— What you should do —
Find the lines containing "piece" and say how many there are, with no other words.

— Given entries —
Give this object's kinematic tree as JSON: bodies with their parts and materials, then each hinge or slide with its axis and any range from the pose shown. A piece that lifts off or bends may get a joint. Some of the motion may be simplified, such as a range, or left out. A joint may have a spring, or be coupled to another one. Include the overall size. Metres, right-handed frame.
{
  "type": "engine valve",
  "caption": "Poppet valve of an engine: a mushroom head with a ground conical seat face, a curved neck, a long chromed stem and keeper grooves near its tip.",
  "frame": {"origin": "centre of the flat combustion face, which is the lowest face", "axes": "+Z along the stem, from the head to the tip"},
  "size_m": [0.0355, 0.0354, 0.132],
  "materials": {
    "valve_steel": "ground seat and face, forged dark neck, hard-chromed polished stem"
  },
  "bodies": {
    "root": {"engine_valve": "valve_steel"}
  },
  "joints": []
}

---

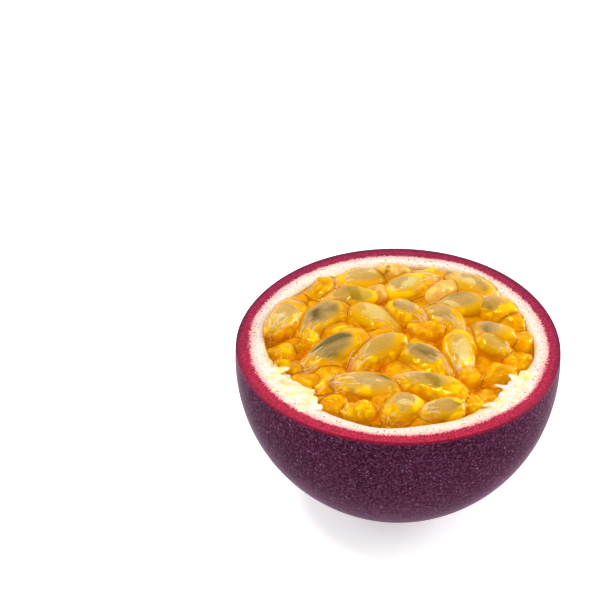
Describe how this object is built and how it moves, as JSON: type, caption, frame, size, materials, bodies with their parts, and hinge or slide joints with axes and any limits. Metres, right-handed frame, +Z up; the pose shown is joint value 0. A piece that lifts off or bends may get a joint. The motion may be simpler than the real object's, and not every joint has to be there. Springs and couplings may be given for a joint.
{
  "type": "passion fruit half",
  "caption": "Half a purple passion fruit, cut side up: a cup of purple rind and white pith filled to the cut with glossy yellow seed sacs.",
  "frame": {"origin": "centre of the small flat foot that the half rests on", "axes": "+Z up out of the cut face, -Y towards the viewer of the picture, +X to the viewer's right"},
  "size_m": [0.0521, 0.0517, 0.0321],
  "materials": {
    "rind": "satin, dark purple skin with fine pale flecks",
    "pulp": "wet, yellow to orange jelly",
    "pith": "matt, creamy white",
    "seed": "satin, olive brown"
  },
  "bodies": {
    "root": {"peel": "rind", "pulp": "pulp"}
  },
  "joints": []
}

— Solution to this problem —
2